Bull Run Powerhouse will open in late September for the first time in 100 years

by: CONTRIBUTED PHOTO - This historic photo shows an early view of the huge generators that were turned by the flow of Sandy River water. Right, a portion of one of the buildings reveals the place where trolley cars from Portland passed through the building in the early 20th century. The semicircular cut-out provided clearance for the train cars.

In 1912, transportation issues generated different conversations than they do today.

By that time in the development of the Portland area, a railroad line had been built to the Sandy River, where a powerhouse had been constructed to use river water to generate electricity for the Portland Railway Light and Power Company (the beginnings of today’s Portland General Electric).

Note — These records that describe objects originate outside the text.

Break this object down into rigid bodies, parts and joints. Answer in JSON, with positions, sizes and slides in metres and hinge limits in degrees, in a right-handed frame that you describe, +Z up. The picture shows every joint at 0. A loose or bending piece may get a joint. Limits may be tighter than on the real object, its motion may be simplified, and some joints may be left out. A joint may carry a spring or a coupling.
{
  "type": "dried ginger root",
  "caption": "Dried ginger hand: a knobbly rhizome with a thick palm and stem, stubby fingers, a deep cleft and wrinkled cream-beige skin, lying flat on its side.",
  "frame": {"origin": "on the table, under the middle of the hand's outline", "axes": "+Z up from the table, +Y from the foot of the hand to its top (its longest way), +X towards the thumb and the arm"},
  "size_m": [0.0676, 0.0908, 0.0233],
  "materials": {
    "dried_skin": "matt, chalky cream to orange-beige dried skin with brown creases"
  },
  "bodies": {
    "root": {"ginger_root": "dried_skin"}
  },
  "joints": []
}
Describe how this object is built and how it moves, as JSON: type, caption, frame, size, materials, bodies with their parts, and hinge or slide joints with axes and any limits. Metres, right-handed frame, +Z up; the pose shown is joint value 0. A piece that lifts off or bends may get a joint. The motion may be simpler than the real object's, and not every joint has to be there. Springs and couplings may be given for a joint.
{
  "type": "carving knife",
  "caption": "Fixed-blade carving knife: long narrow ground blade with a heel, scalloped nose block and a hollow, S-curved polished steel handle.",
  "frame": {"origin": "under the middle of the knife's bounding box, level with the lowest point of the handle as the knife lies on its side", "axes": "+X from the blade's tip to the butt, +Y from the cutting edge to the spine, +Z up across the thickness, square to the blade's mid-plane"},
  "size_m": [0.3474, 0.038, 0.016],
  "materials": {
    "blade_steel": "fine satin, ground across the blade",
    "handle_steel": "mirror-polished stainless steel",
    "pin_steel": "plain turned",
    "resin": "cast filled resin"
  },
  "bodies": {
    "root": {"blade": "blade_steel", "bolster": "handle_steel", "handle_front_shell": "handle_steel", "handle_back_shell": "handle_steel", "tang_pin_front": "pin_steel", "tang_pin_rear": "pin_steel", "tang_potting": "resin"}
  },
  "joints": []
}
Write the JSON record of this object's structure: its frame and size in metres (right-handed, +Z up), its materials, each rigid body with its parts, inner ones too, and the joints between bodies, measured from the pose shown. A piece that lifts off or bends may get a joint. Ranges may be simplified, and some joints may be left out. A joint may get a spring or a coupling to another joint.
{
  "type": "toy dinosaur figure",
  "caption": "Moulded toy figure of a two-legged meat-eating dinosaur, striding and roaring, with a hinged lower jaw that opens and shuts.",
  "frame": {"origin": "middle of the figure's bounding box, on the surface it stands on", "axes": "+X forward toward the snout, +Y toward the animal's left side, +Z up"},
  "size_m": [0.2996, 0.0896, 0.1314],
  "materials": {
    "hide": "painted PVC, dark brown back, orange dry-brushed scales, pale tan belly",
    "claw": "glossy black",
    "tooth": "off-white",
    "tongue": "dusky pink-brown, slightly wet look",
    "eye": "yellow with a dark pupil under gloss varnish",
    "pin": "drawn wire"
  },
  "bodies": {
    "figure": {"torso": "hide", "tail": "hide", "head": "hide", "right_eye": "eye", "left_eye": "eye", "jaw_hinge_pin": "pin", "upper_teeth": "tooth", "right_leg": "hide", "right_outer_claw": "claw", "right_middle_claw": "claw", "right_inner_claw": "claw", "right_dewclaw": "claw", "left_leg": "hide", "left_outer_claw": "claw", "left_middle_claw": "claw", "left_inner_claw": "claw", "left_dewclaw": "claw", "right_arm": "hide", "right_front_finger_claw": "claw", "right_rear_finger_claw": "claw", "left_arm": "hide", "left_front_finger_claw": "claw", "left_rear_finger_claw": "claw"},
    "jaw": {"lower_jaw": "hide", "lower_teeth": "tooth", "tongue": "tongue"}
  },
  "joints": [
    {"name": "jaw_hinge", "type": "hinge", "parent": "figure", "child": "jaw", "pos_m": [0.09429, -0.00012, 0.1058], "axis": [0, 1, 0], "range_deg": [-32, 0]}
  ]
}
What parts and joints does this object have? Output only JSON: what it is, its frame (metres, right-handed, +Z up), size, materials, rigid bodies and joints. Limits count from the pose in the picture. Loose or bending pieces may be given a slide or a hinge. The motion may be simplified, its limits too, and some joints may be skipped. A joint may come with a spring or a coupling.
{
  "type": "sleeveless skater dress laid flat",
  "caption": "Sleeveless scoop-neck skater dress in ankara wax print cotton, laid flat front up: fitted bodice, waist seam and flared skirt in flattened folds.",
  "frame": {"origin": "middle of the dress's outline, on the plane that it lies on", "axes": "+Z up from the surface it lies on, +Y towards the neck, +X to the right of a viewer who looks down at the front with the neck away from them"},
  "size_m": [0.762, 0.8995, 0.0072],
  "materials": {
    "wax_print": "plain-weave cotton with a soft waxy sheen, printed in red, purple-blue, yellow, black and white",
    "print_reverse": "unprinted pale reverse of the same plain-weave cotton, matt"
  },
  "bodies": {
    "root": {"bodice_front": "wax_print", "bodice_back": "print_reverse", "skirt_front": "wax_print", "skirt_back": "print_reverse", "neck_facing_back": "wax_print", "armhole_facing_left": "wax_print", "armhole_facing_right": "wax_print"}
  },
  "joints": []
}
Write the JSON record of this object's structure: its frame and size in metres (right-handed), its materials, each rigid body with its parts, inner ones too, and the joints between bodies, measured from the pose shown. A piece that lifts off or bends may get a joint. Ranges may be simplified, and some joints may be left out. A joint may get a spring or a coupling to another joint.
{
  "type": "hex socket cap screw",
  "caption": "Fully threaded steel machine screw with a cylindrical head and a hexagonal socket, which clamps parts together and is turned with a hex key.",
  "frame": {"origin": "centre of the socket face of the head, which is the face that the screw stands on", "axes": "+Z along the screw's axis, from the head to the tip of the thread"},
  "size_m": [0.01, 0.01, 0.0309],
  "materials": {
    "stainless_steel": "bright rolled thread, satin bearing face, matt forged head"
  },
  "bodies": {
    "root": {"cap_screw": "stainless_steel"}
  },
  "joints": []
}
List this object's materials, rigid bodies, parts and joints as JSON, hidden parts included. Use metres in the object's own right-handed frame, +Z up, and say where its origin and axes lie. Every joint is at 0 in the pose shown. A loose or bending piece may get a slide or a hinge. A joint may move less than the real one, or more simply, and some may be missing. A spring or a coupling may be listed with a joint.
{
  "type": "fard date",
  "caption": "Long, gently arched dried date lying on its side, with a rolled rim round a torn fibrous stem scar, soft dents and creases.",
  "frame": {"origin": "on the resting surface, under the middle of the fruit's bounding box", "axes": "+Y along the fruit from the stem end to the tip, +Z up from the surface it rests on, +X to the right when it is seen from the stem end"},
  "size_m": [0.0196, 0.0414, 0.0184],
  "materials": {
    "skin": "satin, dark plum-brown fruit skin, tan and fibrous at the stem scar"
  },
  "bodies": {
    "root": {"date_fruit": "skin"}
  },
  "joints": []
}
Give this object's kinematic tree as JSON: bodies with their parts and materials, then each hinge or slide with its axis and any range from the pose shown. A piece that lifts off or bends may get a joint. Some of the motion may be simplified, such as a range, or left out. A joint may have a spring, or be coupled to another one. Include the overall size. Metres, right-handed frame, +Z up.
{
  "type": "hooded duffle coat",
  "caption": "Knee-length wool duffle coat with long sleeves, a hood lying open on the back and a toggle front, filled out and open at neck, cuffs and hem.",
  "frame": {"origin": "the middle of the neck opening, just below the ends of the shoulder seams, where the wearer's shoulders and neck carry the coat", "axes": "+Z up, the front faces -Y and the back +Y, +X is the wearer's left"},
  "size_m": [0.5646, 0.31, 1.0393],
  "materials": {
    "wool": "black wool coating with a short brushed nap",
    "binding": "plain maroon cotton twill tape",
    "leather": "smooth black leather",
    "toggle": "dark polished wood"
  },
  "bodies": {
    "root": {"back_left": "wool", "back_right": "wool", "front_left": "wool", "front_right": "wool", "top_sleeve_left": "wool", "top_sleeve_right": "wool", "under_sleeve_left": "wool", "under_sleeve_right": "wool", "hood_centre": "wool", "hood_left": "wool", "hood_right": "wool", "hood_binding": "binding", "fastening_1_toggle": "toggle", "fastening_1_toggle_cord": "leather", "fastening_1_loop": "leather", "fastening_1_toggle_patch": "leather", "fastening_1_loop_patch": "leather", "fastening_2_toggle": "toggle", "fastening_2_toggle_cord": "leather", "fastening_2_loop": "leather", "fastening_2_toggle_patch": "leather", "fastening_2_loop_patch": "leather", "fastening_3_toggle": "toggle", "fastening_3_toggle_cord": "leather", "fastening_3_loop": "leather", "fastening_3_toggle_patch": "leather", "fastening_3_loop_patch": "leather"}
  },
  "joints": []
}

On July 4, 1912, a poster advertised the initial trip over what was called the “New Mount Hood Railway & Power Co.’s Line.”

The poster described the trip as going “through the most picturesque territory around Portland.”

The trip began in the Montavilla neighborhood at approximately Northeast 80th Avenue and traveled east through 17 stations before reaching its destination inside the transformer building at the powerhouse. The nearly two-hour trip was priced at 75 cents, but children younger than 12 boarded free.

No food was served on that trip. The poster warned riders, “Bring your lunch baskets.”

That July 4 excursion was the first and last time the Bull Run Powerhouse was open to the public. For 97 years, Bull Run generators turned by river water supplied power to the trolleys and homes in the Portland area.

The rail line was abandoned in the mid-1930s, but the powerhouse operated until 2009. In order to restore historic fish runs to the Sandy River and its upper tributaries, PGE shut down the Bull Run Powerhouse, removed Marmot Dam and drained Roslyn Lake.

Later next month, the three buildings that comprise the facility (buildings housing the transformers, generators and shop) will be opened to the public once again — for the first time in 100 years — to celebrate the historic anniversary.

This preservation and public opening is happening thanks to the generosity of three people who purchased the Bull Run Powerhouse, Bull Run Elementary School and the Roslyn Lake recreation area.

The trio (Jeff Joslin, Rick Michaelson and Karen Karlsson) formed a limited liability company they are calling Powerhouse Re Gen.

These philanthropists are passionate about securing, improving and preserving the powerhouse facility and its history for generations to come.

“As part of our research into the history of this site, we found out they first generated power in late September of 1912,” Joslin said. “So we thought that would be an appropriate time to invite the public into the facilities.”

Re Gen will open the facility from 1-5 p.m. Saturday, Sept. 29, but all visitors will have to park at the former Roslyn Lake recreation area and ride a shuttle bus to the powerhouse.

During the four-hour open house, visitors can see displays of historical information that Re Gen has compiled as well as listen to stories from people who lived through part of the powerhouse’s history. The displays, Joslin said, will show the early development of the powerhouse and its relationship to the growth of Sandy and the region.

Also planned are the showing of some movies and TV shows that have been filmed at Roslyn Lake or the powerhouse — movies such as “Bandits” and the TV series “Grimm.”

There will be music and food, Joslin said, along with information from representatives of various environmental organizations.

Joslin says he has heard from a number of people in Sandy who are very interested in the open house.

“This is such a magnificent and striking and unusual facility on the outside when you see it while walking across the adjacent bridge,” he said, “but it’s even more magnificent inside.”

Joslin says the principals of Re Gen have not yet decided what the future holds for the powerhouse.

“Since we acquired this facility,” he said, “we have been securing and cleaning it so we could get it to the point where we could focus on what its next life wants to be.”

Joslin is so excited about the project that he has invited everyone with any interest, and he expects hundreds to attend.